City and state regulators denied that the regs necessitate replacing of gas furnaces and other existing building equipment with other systems. Barstnar said the refiling will include evidence that for many buildings, the measures effectively require replacement.
“In the lapsed year, our members have done some of the studies that would be necessary for compliance, and we have much more data now that the regs would require replacing equipment,” she said.
The filing will include eleven declarations on studies completed to the standards of the American Society of Heating, Refrigerating and Air Conditioning Engineers on a range of commercial buildings, newer and older. Some are larger corporate apartments and hotels, but some are smaller operations owned by individuals, rather than by large corporations.
To comply, Barstnar said, even small operators might be faced with additional hundreds of thousands of dollars in refits of HVAC and other energy systems.
“Most of them have already done the easy stuff like the lights and rheostats, and now for most it will be major changes that have to happen,” she said.
Also included are studies performed on four landmark Denver hotels: Hotel Teatro, the Sheraton Denver and the Curtis Denver, each in downtown, and Hotel Clio in Cherry Creek North.
With the lawsuit back in court, the city has already announced some lessening of the mandates’ impacts.
Emily Gedeon, director of communications and engagement for the Office of Climate Action, Sustainability and Resiliency, noted that long term goals for Energize Denver have not changed, and that the program aims to eliminate all greenhouse gas emissions by 2040.
When the Energize Denver ordinance passed, she noted, estimates were that the performance policy and newer building codes would yield an 80% reduction from buildings. Both CASR and the Colorado Air Quality Commission told The Denver Gazette they were unable to comment on the pending litigation.
Regulators and proponents of the climate measures have described the reductions as near term expenses that will result in better long-term outcomes both for building owners, as well as for apartment dwellers. The plaintiffs in the complaint said they see no such advantages.

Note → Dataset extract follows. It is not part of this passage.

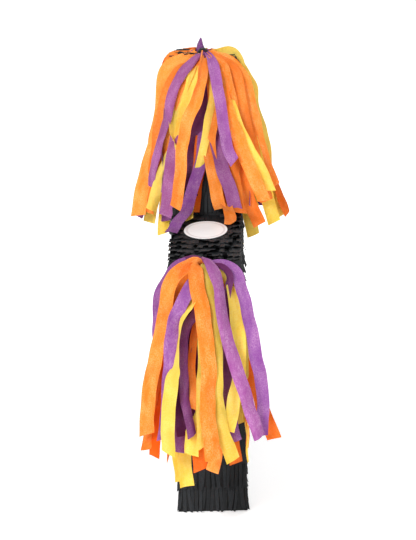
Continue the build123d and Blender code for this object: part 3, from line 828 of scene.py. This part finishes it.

Barstnar and other building industry representatives said the individual cases strongly point to evidence that buildings powered by natural gas will necessarily be required to convert to electric systems to avoid penalties. In carbon-reduction strategies, electric systems count for fewer emissions, provided that the energy replacement is solar, wind or some other renewable electric source.
The plaintiffs cited a 2025 study by the Common Sense Institute that estimates future electricity prices could grow at more than three times the rate of inflation and vastly exceed the historical growth rate of electric costs.
Moreover, apartment dwellers themselves will pay more for electric heat, according to Andrew Hamrick, senior vice president and general counsel to the Apartment Association of Metro Denver, among the plaintiffs.
“The reason people use natural gas, which is harder to get to a residence, is that it will save a great deal of money over time,” Hamrick told The Denver Gazette.
Hamrick said that both the city and state drastically underestimate costs that will be passed on both to apartment owners and their dwellers.
“The only source of revenue to rental housing providers is rent, so every cost is passed on directly to renters,” he added.
Facing headwinds from industry opponents, CASR has set back some deadlines for compliance and said that owners can apply for additional extensions in the face of financial inabilities. Some financial penalties have been reduced; and programs have been offered to help train staff or to rebate costs of energy audits.
But the apartment association’s Hamrick dismissed those as largely irrelevant to the impacts: “This is the worst form of government, when you pass a law that’s so strict that nobody can comply with it, and then a bureaucrat decides whether you’re doing enough.”
He added he believes that state estimates of the compliance costs are off by exponential amounts.
NAIOP’s Barstnar called the initial concessions in the Denver regulations “just kicking the can down the road.” She and other plaintiffs added that their refiling takes those and other recent revisions to the measures into account.
“Even the city and state have recognized their programs wouldn’t work, and they went back and tweaked them,” she said. “We think they still won’t work, and we see the same challenges exist. People will be required to replace perfectly good equipment because it won’t match the performance standards.”
“It seems to me changes made to (the city and state initiatives) are extend-and-pretend. They’re not going to undo the damage. They will just make it harder to comply,” Barstnar added.
Plaintiffs expressed confidence that the new case will address the issues that had led to its dismissal earlier.
“I’m cautiously optimistic,” Barstnar added. “It will be hard not to see that this is preempted by federal law.”
The decision and its potential impact on property owners comes at a critical juncture for Denver’s economy, Barstnar noted.
“Downtown is still struggling, and that’s before you lay on the cost of compliance,” she said.
The revised complaint includes a filing for a motion to amend, followed by the amended complaint. The filings require confirmation by the plaintiffs that both the city and state agencies have been notified of the refiling.
Sources close to the action said that plaintiffs have already received that notice and that both agencies will oppose the new complaint.